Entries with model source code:
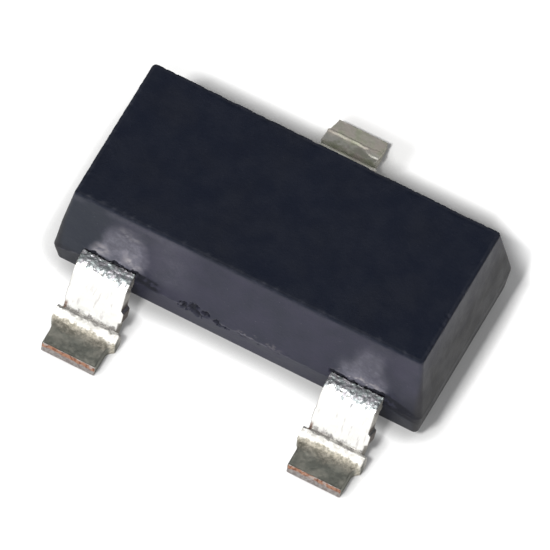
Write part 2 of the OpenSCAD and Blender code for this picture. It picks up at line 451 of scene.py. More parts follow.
def rounded_ring(half_x, half_y, front, back, counts):
    """Plan points of a rectangle with rounded corners, counter-clockwise from the left end of the front."""
    along_x, along_y, in_corner = counts
    # Points along a straight side, its start and end, and the corner after it: first direction and radius
    sides = (
        (along_x, (front - half_x, -half_y), (half_x - front, -half_y), -90, front),
        (along_y, (half_x, front - half_y), (half_x, half_y - back), 0, back),
        (along_x, (half_x - back, half_y), (back - half_x, half_y), 90, back),
        (along_y, (-half_x, half_y - back), (-half_x, front - half_y), 180, front),
    )
    points = []
    for count, start, end, direction, radius in sides:
        for k in range(count):
            points.append([a + (b - a) * k / count for a, b in zip(start, end)])
        turn = math.radians(direction)
        middle_x = end[0] - radius * math.cos(turn)
        middle_y = end[1] - radius * math.sin(turn)
        for k in range(in_corner):
            angle = turn + math.pi / 2 * k / in_corner
            points.append([middle_x + radius * math.cos(angle), middle_y + radius * math.sin(angle)])
    return np.array(points)


# How far inside the rounded edges the flat faces' own rings lie
FLAT_INSETS = (0.14 * MM, 0.08 * MM, 0.04 * MM, 0.018 * MM)
EDGE_STEPS = 5
CORNER_POINTS = 9
LEAST_RADIUS = 0.01 * MM
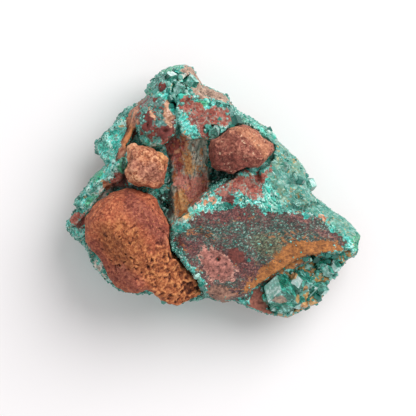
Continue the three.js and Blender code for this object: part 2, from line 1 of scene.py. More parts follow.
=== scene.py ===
# %% [markdown]
# # A dioptase specimen
#
# Dioptase is a copper silicate. It grows as a crust of short, glassy, blue-green crystals where
# copper ore meets iron-stained rock. This specimen is one broken piece of that rock. It carries
# the crust, the dark red and ochre stains, three rusty lumps of limonite, and a few crystals
# that grew large enough to show their faces.
#
# The solids of the part are the frame: they give every form its place and size. Here each one
# gets the fine skin that the solids leave out, and its finish.

# %% Load the solids
import itertools
import math

import bmesh
import bpy
import numpy as np
from mathutils import Matrix, Vector
from mathutils.bvhtree import BVHTree


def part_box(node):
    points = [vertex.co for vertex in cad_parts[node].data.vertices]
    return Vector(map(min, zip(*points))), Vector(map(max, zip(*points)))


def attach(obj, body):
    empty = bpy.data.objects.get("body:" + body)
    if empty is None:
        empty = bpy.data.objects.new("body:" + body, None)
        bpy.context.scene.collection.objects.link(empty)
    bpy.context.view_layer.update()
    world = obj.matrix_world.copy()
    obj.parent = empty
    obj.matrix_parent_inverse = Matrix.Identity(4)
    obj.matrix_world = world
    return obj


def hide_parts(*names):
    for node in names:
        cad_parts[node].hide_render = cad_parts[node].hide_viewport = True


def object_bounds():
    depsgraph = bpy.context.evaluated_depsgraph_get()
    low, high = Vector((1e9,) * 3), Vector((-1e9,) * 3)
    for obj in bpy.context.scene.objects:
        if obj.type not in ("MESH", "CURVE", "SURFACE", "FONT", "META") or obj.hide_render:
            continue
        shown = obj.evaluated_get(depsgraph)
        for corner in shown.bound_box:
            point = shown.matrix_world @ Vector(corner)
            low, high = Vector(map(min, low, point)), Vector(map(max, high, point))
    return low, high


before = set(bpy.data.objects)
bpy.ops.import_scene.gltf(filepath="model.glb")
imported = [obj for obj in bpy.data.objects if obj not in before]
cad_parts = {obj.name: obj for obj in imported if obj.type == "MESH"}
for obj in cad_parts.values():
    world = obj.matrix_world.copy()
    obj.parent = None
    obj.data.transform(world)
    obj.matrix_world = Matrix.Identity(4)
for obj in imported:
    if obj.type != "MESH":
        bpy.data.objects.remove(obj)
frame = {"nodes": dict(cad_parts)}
cad_box = [list(corner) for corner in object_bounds()]
MM = 0.001  # the model is in metres, and the work below is in millimetres
print("solids:", ", ".join(frame["nodes"]))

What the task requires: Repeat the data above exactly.

Result:
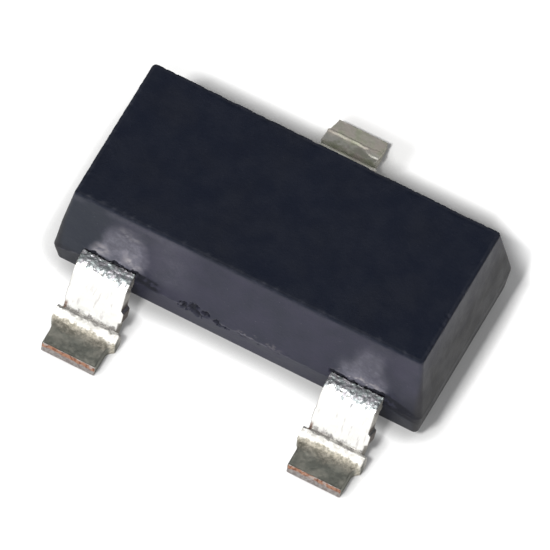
Write part 2 of the OpenSCAD and Blender code for this picture. It picks up at line 451 of scene.py. More parts follow.
def rounded_ring(half_x, half_y, front, back, counts):
    """Plan points of a rectangle with rounded corners, counter-clockwise from the left end of the front."""
    along_x, along_y, in_corner = counts
    # Points along a straight side, its start and end, and the corner after it: first direction and radius
    sides = (
        (along_x, (front - half_x, -half_y), (half_x - front, -half_y), -90, front),
        (along_y, (half_x, front - half_y), (half_x, half_y - back), 0, back),
        (along_x, (half_x - back, half_y), (back - half_x, half_y), 90, back),
        (along_y, (-half_x, half_y - back), (-half_x, front - half_y), 180, front),
    )
    points = []
    for count, start, end, direction, radius in sides:
        for k in range(count):
            points.append([a + (b - a) * k / count for a, b in zip(start, end)])
        turn = math.radians(direction)
        middle_x = end[0] - radius * math.cos(turn)
        middle_y = end[1] - radius * math.sin(turn)
        for k in range(in_corner):
            angle = turn + math.pi / 2 * k / in_corner
            points.append([middle_x + radius * math.cos(angle), middle_y + radius * math.sin(angle)])
    return np.array(points)


# How far inside the rounded edges the flat faces' own rings lie
FLAT_INSETS = (0.14 * MM, 0.08 * MM, 0.04 * MM, 0.018 * MM)
EDGE_STEPS = 5
CORNER_POINTS = 9
LEAST_RADIUS = 0.01 * MM
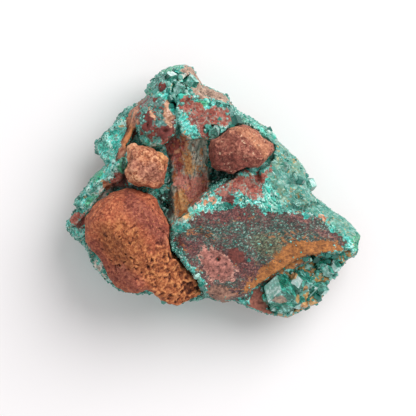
Continue the three.js and Blender code for this object: part 2, from line 1 of scene.py. More parts follow.
=== scene.py ===
# %% [markdown]
# # A dioptase specimen
#
# Dioptase is a copper silicate. It grows as a crust of short, glassy, blue-green crystals where
# copper ore meets iron-stained rock. This specimen is one broken piece of that rock. It carries
# the crust, the dark red and ochre stains, three rusty lumps of limonite, and a few crystals
# that grew large enough to show their faces.
#
# The solids of the part are the frame: they give every form its place and size. Here each one
# gets the fine skin that the solids leave out, and its finish.

# %% Load the solids
import itertools
import math

import bmesh
import bpy
import numpy as np
from mathutils import Matrix, Vector
from mathutils.bvhtree import BVHTree


def part_box(node):
    points = [vertex.co for vertex in cad_parts[node].data.vertices]
    return Vector(map(min, zip(*points))), Vector(map(max, zip(*points)))


def attach(obj, body):
    empty = bpy.data.objects.get("body:" + body)
    if empty is None:
        empty = bpy.data.objects.new("body:" + body, None)
        bpy.context.scene.collection.objects.link(empty)
    bpy.context.view_layer.update()
    world = obj.matrix_world.copy()
    obj.parent = empty
    obj.matrix_parent_inverse = Matrix.Identity(4)
    obj.matrix_world = world
    return obj


def hide_parts(*names):
    for node in names:
        cad_parts[node].hide_render = cad_parts[node].hide_viewport = True


def object_bounds():
    depsgraph = bpy.context.evaluated_depsgraph_get()
    low, high = Vector((1e9,) * 3), Vector((-1e9,) * 3)
    for obj in bpy.context.scene.objects:
        if obj.type not in ("MESH", "CURVE", "SURFACE", "FONT", "META") or obj.hide_render:
            continue
        shown = obj.evaluated_get(depsgraph)
        for corner in shown.bound_box:
            point = shown.matrix_world @ Vector(corner)
            low, high = Vector(map(min, low, point)), Vector(map(max, high, point))
    return low, high


before = set(bpy.data.objects)
bpy.ops.import_scene.gltf(filepath="model.glb")
imported = [obj for obj in bpy.data.objects if obj not in before]
cad_parts = {obj.name: obj for obj in imported if obj.type == "MESH"}
for obj in cad_parts.values():
    world = obj.matrix_world.copy()
    obj.parent = None
    obj.data.transform(world)
    obj.matrix_world = Matrix.Identity(4)
for obj in imported:
    if obj.type != "MESH":
        bpy.data.objects.remove(obj)
frame = {"nodes": dict(cad_parts)}
cad_box = [list(corner) for corner in object_bounds()]
MM = 0.001  # the model is in metres, and the work below is in millimetres
print("solids:", ", ".join(frame["nodes"]))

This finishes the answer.